Client Approvals and Design Revisions
Residential customers revise designs. They ask to move lights from one roofline to another, compare warm white with multicolor, remove a tree wrap, add window outlines, or split the project into phases. Software should make those changes fast enough that they do not turn into unpaid design labor.
Saved project files are especially important. Strandr lets contractors save named project files that include the photo, lighting layout, decorations, and project details. When a customer requests a change later, the contractor can reopen the file, make the edit, and export a revised design instead of starting over.
Change Requests to Expect
- Style changes: Different colors, bulb sizes, spacing, or decoration choices.
- Scope changes: Adding or removing trees, windows, ridges, or landscape areas.
- Budget changes: Moving from a full-property design to a phased installation.
- Approval changes: Adjustments after a spouse, HOA, property manager, or business partner reviews the design.
Make the Approved Design Easy to Reuse
Use project names consistently, keep one file per property, and export final visuals after each approved revision. The design then becomes a reference for the salesperson, installer, project manager, and future service calls.
Project Workflow From Consultation to Installation
The best residential lighting workflow is simple enough for the team to repeat on every job.
1. Site Consultation
Start with the customer's goals, budget range, timeline, and preferred style. Capture photos from angles that show the roofline, windows, trees, driveway, landscape beds, and any features that may affect access or power.
2. Design Development
Create the first design from the clearest property photo. Use measurements where they affect quantity, then build one or two practical options. Contractors should avoid showing too many variations; the goal is to guide the customer, not make them sort through every possible layout.
3. Proposal and Approval
Export the mockup, pair it with the estimate, and explain the scope in plain language. If you use a 16:9 crop frame or proposal template, keep the format consistent so every design looks ready for review.
4. Installation Planning
Once the customer approves the design, use the saved project file and final export to brief the crew. Confirm materials, access, power, timing, and any areas that need field verification. The visual should reduce ambiguity before installation begins.
5. Follow-Up and Expansion
Residential lighting often leads to future work: another roofline next season, permanent lighting after a successful holiday install, landscape accents, maintenance, or referrals. Keeping project files organized makes those follow-up conversations easier.
Features Contractors Should Prioritize
Not every design tool is built for field sales. Residential lighting contractors should evaluate software by how it affects quote speed, close rate, revision time, and crew handoff.
- Photo upload from tablet or computer: Start with the real property and avoid generic templates.
- Tablet, laptop, and desktop support: Use a tablet in the driveway, then finalize on a larger screen if needed.
- No phone dependency: A phone screen is too small for accurate residential design work; Strandr is not built for phone-based designing.
- Drag-and-drop editing: Make changes during or shortly after the sales appointment.
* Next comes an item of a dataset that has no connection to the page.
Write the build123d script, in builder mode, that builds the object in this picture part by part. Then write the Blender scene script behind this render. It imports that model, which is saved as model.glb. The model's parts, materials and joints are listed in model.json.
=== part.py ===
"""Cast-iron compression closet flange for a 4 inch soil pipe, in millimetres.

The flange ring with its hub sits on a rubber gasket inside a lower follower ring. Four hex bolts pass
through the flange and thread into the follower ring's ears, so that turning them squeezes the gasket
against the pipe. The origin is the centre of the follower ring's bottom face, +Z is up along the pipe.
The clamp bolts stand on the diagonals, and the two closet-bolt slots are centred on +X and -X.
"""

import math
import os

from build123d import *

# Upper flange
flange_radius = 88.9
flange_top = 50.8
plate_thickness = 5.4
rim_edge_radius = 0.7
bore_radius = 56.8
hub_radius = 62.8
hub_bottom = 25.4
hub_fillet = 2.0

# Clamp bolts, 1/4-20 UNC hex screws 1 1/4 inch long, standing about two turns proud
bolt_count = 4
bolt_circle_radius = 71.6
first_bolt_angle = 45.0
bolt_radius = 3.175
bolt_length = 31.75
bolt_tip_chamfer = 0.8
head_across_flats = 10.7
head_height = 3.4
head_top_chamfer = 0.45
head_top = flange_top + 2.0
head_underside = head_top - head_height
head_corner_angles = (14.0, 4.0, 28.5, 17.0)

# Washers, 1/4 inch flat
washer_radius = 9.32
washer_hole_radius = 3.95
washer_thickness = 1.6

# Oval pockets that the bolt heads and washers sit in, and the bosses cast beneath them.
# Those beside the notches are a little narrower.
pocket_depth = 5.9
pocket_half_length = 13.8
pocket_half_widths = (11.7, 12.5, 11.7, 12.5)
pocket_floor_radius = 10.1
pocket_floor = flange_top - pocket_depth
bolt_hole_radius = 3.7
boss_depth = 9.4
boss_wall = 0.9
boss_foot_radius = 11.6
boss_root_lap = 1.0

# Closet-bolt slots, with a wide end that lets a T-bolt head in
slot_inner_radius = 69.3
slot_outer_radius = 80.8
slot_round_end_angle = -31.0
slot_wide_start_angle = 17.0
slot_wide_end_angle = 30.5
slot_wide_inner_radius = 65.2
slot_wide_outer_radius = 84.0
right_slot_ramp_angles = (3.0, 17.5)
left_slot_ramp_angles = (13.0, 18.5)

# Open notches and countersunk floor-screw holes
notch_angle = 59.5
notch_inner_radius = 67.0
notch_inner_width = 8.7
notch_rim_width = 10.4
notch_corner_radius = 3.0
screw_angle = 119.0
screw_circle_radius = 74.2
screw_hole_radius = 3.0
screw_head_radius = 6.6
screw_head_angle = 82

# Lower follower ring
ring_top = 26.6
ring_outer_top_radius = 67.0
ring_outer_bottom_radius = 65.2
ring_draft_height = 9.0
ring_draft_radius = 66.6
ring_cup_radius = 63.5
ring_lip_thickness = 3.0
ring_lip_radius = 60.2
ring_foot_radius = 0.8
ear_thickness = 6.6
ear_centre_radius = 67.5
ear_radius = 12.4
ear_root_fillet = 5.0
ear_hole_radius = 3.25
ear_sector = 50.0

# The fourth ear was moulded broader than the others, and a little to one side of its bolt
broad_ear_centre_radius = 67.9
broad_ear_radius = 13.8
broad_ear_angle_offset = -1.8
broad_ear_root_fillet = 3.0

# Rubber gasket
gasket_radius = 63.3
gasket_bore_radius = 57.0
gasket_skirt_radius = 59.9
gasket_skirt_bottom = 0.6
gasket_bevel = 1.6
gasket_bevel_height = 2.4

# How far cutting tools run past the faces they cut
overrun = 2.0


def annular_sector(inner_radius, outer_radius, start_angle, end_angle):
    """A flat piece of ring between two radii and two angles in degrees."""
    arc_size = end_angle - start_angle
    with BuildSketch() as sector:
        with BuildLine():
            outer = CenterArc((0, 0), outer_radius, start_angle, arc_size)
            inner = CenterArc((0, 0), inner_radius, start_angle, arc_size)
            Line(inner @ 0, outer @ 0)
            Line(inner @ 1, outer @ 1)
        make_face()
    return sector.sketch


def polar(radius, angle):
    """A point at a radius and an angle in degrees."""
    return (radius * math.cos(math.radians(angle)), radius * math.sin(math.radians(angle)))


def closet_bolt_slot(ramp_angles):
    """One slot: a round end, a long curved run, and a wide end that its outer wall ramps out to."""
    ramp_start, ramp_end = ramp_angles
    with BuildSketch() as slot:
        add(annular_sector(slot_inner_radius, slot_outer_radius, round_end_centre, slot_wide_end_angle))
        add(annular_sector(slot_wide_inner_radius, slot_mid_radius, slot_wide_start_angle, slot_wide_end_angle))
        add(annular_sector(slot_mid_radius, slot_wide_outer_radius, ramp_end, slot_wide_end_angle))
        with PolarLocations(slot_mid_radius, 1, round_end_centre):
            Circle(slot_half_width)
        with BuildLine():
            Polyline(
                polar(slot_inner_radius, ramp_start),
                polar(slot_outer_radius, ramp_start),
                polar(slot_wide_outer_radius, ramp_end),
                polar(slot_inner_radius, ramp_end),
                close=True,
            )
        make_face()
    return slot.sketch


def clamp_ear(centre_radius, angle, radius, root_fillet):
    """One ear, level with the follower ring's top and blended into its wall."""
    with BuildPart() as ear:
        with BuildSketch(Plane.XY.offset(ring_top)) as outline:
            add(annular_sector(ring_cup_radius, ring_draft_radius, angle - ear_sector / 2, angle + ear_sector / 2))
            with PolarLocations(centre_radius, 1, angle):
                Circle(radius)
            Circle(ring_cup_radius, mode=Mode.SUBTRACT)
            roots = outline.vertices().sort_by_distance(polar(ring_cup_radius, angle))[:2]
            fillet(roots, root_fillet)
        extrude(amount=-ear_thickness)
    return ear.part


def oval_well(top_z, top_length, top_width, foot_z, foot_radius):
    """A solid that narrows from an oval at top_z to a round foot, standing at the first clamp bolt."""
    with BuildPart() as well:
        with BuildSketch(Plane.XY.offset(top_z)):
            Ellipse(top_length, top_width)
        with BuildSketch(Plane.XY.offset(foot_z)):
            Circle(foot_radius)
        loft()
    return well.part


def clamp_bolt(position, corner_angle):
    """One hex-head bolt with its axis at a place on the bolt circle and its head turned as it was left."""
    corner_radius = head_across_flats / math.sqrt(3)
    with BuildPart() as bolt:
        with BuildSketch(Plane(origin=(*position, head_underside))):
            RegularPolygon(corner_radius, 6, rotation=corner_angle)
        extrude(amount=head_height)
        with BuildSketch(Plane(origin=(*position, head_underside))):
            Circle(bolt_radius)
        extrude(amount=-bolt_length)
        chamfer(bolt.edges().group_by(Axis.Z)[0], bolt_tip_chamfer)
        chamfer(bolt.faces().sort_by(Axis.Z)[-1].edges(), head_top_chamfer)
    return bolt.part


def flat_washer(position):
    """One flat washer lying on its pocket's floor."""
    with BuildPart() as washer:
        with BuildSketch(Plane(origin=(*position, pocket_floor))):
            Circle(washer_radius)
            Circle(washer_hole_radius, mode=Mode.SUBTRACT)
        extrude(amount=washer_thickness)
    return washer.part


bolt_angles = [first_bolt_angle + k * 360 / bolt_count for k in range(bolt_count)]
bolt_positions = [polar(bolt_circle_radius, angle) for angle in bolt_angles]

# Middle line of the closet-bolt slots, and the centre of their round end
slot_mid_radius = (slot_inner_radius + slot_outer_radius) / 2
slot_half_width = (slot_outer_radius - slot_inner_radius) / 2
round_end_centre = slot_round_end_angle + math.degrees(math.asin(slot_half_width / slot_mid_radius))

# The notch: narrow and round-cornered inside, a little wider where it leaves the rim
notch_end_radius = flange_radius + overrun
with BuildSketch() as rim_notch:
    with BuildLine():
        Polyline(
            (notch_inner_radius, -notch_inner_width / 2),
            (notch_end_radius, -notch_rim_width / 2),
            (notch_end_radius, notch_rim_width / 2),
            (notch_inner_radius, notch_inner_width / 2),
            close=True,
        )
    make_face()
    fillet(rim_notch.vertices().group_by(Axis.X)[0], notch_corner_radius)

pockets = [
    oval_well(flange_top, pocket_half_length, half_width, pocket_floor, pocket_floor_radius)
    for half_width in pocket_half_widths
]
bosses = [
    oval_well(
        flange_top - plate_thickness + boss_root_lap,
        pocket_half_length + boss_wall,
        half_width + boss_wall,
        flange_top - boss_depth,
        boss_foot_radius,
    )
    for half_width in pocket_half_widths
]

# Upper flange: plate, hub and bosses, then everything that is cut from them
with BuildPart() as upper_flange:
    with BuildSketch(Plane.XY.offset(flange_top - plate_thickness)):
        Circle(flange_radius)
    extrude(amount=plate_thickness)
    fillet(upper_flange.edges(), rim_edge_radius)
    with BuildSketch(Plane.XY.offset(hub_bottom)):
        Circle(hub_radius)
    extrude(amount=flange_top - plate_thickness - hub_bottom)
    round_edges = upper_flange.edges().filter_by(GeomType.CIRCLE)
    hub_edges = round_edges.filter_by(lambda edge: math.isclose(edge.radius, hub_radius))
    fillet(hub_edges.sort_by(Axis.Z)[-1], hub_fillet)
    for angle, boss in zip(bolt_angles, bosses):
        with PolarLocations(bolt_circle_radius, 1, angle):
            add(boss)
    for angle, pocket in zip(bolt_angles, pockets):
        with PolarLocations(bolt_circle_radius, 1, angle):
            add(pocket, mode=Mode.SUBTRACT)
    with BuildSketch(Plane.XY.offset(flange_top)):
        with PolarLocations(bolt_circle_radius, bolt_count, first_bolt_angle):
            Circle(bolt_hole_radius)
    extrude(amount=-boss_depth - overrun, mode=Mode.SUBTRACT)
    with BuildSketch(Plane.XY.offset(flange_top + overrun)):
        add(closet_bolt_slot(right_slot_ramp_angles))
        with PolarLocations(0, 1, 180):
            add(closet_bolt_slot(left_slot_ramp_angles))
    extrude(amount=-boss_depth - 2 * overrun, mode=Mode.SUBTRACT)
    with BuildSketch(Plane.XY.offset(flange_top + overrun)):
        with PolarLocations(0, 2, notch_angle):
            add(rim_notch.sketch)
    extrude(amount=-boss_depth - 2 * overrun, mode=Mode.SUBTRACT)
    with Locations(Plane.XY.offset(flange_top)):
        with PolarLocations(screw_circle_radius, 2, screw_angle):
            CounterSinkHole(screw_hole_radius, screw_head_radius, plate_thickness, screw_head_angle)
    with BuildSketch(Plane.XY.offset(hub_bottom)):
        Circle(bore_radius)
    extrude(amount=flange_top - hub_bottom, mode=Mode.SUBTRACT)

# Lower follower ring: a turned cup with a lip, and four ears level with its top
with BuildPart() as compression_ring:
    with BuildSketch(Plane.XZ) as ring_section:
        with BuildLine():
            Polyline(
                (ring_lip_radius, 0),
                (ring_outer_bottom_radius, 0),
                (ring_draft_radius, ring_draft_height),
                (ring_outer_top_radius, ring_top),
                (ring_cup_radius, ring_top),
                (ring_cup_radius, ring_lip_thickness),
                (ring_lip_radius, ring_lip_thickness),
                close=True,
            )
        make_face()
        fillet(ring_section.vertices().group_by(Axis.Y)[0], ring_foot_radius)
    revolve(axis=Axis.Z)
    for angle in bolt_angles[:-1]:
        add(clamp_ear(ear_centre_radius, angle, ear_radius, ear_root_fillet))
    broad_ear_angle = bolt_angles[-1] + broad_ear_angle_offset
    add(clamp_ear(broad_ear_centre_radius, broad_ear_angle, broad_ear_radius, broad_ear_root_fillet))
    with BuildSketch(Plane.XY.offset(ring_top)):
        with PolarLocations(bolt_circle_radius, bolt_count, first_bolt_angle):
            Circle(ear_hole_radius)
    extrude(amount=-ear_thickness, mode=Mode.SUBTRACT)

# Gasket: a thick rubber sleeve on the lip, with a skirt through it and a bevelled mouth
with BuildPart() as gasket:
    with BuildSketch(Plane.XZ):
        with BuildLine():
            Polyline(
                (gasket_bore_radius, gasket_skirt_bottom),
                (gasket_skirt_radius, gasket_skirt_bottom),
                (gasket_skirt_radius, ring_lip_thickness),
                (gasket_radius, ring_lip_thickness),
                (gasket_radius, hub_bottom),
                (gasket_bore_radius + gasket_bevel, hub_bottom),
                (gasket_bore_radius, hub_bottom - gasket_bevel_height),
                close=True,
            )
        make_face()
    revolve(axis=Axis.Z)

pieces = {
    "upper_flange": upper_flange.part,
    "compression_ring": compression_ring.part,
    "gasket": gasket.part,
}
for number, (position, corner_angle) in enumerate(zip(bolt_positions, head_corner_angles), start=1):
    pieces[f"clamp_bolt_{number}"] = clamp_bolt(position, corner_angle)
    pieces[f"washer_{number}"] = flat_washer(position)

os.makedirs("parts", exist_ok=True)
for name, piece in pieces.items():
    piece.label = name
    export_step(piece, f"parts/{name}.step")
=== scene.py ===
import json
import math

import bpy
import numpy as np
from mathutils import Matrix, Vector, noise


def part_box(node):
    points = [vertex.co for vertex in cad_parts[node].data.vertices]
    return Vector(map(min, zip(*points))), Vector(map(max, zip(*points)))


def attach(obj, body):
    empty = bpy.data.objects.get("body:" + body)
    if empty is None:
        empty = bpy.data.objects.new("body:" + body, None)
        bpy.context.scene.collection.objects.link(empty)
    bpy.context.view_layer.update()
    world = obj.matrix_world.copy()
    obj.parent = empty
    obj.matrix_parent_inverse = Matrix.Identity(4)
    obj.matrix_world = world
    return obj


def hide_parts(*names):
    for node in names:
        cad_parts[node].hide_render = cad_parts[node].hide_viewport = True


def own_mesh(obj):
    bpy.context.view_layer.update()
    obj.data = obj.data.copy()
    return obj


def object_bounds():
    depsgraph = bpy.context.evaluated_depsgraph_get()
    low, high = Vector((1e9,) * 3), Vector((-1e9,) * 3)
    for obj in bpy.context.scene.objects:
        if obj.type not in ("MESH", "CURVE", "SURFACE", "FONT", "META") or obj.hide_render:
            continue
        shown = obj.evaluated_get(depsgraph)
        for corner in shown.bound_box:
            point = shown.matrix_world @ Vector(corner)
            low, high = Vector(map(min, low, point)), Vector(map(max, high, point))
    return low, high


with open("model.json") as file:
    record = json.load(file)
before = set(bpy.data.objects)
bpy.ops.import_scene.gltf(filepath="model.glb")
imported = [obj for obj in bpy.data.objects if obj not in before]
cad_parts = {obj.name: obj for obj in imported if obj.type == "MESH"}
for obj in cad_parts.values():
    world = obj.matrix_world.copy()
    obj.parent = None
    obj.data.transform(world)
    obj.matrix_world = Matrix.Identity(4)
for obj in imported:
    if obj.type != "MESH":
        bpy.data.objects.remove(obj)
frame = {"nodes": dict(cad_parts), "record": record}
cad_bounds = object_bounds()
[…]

- Custom colors and spacing: Match the design to the installation style you actually sell.
- Decoration tools: Add wreaths, bows, garland, and custom decorations where they affect the proposal.
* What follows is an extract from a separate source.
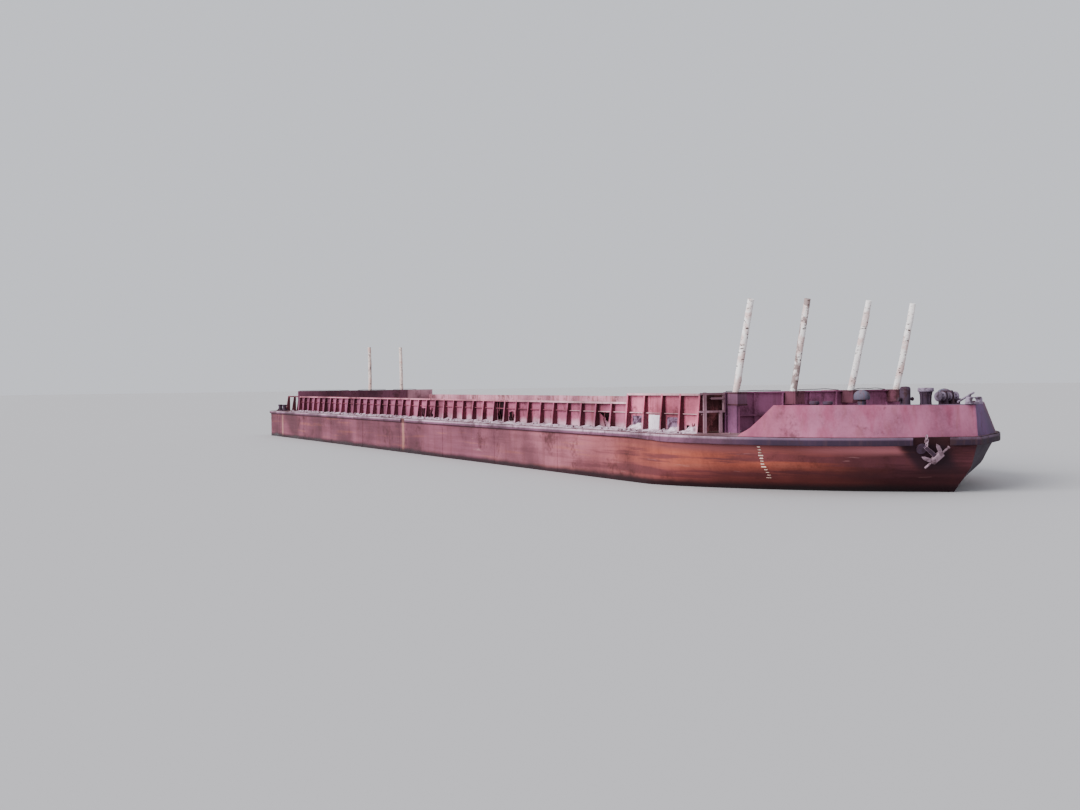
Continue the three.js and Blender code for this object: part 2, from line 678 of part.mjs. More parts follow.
buildHull();
buildRubRails();
buildWalls();
buildBulkheads();
buildOpenFrames();
buildStakes();
buildBulwark();
buildWindlass();
buildCapstan();
buildBollards();
buildHatch('fore_hatch', 23.0 * m, 0.6 * m);
buildHatch('aft_hatch', -26.3 * m, 0);
buildVent('ventilator_fore_starboard', 24.7 * m, -1.5 * m);
buildVent('ventilator_fore_port', 24.7 * m, 2.4 * m);
buildTowingPost();
buildAnchor();

export default barge;
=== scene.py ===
import random
from math import cos, exp, hypot, pi, radians, sin

import bmesh
import bpy
import numpy as np
from bpy.props import FloatProperty, FloatVectorProperty, IntProperty, PointerProperty
from mathutils import Matrix, Vector, noise


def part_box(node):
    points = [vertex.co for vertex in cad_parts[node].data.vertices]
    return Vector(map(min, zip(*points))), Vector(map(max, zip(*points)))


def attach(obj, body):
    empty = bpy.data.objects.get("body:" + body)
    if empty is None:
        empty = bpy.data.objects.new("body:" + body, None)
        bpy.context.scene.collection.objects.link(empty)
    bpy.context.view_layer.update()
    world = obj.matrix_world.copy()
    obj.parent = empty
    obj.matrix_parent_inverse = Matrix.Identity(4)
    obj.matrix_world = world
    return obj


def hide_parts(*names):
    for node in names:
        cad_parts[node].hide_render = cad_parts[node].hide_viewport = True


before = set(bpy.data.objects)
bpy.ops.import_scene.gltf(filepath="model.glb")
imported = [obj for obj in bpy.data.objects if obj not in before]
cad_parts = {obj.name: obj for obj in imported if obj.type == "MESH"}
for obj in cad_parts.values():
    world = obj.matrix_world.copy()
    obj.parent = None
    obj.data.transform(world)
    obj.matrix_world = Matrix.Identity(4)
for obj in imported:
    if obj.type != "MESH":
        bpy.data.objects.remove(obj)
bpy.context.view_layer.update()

bl_info = {
    "name": "River Cargo Barge Dressing",
    "version": (1, 0, 0),
    "blender": (4, 5, 0),
    "location": "View3D > Sidebar > Barge",
    "description": "Dresses a deck barge with weathered plating, timber stakes and deck gear",
    "category": "Object",
}

# One metre of the real barge in the frame, which is at half size
M = 0.5

# Hull levels: height, narrowing, set back of the nose, set of the stern, sharpness, roundness
LEVELS = (
    (0.0, 0.4, 4.0, 3.0, 1.6, 1.3),
    (0.12, 0.12, 2.7, 1.8, 1.5, 1.25),
    (0.3, 0.0, 1.6, 0.7, 1.4, 1.22),
    (0.47, 0.0, 0.95, 0.0, 1.4, 1.22),
    (1.3, 0.0, 0.3, 0.0, 1.7, 1.45),
    (2.25, 0.0, 0.0, 0.0, 1.95, 1.58),
)
NOSE = 28.05
STERN = -28.05
STEM = 0.25
FACET = 1 / 3
SIDE = 6.1
DECK = 2.25
ENTRY = 7.8
CORNER = 0.35
WATERLINE = 0.47
FRAMES = 0.55

# Rub rails: thickness, and heights of the light and the heavy bar
RAIL_THICK = 0.09
RAIL_LIGHT = 0.19
RAIL_HEAVY = 0.27

# Cargo box
BAY = 1.1
BAYS = 41
WALL_AFT = -24.4
WALL_FORE = WALL_AFT + BAY * BAYS
WALL_Y = 4.85
WALL_TOP = 1.05
RAISED_TOP = 1.38
BRACKET_FOOT = 0.28
BRACKET_TOP = 0.15
RAISED_FROM = 37

# Stage: reach of the floor, colour of the sky, and direction and width of the sun
FLOOR_REACH = 600
SKY_COLOUR = (0.86, 0.88, 0.95, 1)
SUN_FROM = (0.03, -0.88, 0.45)
SUN_DEGREES = 40

# Camera: its place in the frame, heading, pitch and roll in degrees, sensor width and far limit
CAMERA_PLACE = (25.36, -14.135, 2.02)
CAMERA_TURN = (150.482, 1.154, -0.628)
CAMERA_SENSOR = 36
CAMERA_FAR = 2000


# Sizes and colours that a user would change

COLOUR = {"subtype": "COLOR", "min": 0, "max": 1}
DEPTH = {"subtype": "DISTANCE", "min": 0, "max": 0.05}


class HullSettings(bpy.types.PropertyGroup):
    paint: FloatVectorProperty(
        name="Paint", description="Faded paint of the sides", default=(0.193, 0.063, 0.084), **COLOUR)
    rust: FloatVectorProperty(
        name="Rust", description="Orange rust of the bow", default=(0.158, 0.038, 0.033), **COLOUR)
    wet: FloatVectorProperty(
        name="Wet band", description="Dark plating just above the water",
        default=(0.012, 0.004, 0.006), **COLOUR)
    dent: FloatProperty(
        name="Dent depth", description="Depth of the dents between frames", default=0.009, **DEPTH)


class WallSettings(bpy.types.PropertyGroup):
    paint: FloatVectorProperty(
        name="Outer paint", description="Outer faces of the cargo walls",
        default=(0.285, 0.075, 0.127), **COLOUR)
    inside: FloatVectorProperty(
        name="Inner paint", description="Chalky inner faces of the cargo walls",
        default=(0.418, 0.166, 0.227), **COLOUR)
    bulge: FloatProperty(
        name="Panel bulge", description="How far panels bulge between brackets", default=0.012, **DEPTH)


class TimberSettings(bpy.types.PropertyGroup):
    bark: FloatVectorProperty(
        name="Bark", description="Left-over bark on the stakes", default=(0.36, 0.27, 0.26), **COLOUR)
    wood: FloatVectorProperty(
        name="Wood", description="Peeled pale wood of the stakes", default=(0.98, 0.94, 0.93), **COLOUR)


class GearSettings(bpy.types.PropertyGroup):
    iron: FloatVectorProperty(
        name="Iron", description="Weathered iron of the deck gear", default=(0.048, 0.029, 0.048), **COLOUR)
    rounds: IntProperty(
        name="Segments", description="Segments round turned gear", default=40, min=12, max=96)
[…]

- INCHR measurements: Support quantity planning with photo-based measurements.
- Saved project files: Reopen designs when customers request changes or return next season.
- High-resolution exports: Send visuals that look professional in proposals, email, and review meetings.
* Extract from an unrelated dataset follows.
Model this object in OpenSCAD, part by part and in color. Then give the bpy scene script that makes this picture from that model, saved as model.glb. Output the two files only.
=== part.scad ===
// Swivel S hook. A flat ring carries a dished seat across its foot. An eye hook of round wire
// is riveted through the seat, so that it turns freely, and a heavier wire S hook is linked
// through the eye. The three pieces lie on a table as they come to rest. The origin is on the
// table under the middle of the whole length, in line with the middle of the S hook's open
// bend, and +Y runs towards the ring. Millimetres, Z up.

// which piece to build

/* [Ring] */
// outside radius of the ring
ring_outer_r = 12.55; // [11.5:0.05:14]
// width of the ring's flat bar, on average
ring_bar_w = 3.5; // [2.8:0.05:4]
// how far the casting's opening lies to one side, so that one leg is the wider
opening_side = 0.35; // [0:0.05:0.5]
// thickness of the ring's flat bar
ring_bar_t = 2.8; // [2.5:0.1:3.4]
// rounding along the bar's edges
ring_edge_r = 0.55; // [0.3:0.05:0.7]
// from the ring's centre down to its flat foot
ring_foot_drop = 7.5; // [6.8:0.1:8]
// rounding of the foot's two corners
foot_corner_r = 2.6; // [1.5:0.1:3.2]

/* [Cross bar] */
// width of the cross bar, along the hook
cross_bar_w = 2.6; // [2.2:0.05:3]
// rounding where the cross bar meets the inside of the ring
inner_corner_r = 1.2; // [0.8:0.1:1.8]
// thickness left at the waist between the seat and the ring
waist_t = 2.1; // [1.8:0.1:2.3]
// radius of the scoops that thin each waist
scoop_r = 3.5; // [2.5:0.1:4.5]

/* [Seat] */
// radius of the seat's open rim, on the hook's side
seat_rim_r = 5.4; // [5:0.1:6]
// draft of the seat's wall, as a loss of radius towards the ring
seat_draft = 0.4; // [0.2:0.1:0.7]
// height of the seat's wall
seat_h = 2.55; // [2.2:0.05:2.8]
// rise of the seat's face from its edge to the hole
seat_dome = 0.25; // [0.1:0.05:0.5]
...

How Strandr Fits Residential Lighting Workflows
Strandr was built for lighting contractors who need fast, professional mockups without heavy CAD workflows. It runs in a modern web browser on PC, Mac, and tablets, with no app download required. That makes it practical for sales appointments, office follow-up, and repeat work across seasonal and permanent lighting jobs.
For residential projects, Strandr helps contractors upload a property photo, place lights and decorations, adjust visual details, save the project, and export a polished design. It also includes INCHR measurement tools at no extra cost, which helps connect the visual mockup to the estimating process.
The important device distinction is straightforward: use Strandr on a tablet, laptop, or desktop computer. Do not plan on designing from a phone. Contractors who sell on-site should bring a tablet with enough screen space to present options clearly and make revisions without fighting the interface.
Implementation Plan for a Contractor Team
Rolling out residential lighting design software works best when the team starts with a controlled process instead of trying to change everything at once.
- Pick a pilot job: Choose a straightforward residential property with clear photos and a realistic scope.
- Set design standards: Decide how the team names files, handles colors, uses the crop frame, and stores exports.
- Train sales and production together: The salesperson needs to build the visual; the installer needs to trust that the visual matches the scope.
- Document assumptions: Mark what was measured, what needs field verification, and what was excluded from the quote.
- Review every close and miss: Compare the design, proposal, final price, and customer feedback so the workflow improves.
Metrics That Show Whether the Tool Is Working
The point of residential lighting design software is not just prettier proposals. It should improve measurable business outcomes.
- Quote creation time: Track how long it takes to move from consultation to proposal.
- Revision time: Measure how quickly the team can handle requested changes.
- Close rate: Compare visual proposals against text-only estimates.
- Average project value: Watch whether good-better-best visuals support larger scopes.
- Material errors: Track missed footage, wrong product counts, and reorders.
- Referral rate: Better residential presentations should create more shareable, referral-worthy projects.
Conclusion
Residential lighting design software gives contractors a practical way to sell higher-value home lighting work with less confusion. The strongest workflows combine photo-based mockups, disciplined measurements, saved project files, and clean exports that support the proposal.
For contractors, the goal is simple: show the customer the design on their own property, connect that design to a profitable estimate, and keep the project organized from first appointment through installation and future revisions. Strandr supports that workflow on tablets, laptops, and desktops, giving residential lighting teams a faster way to present, revise, and close professional work.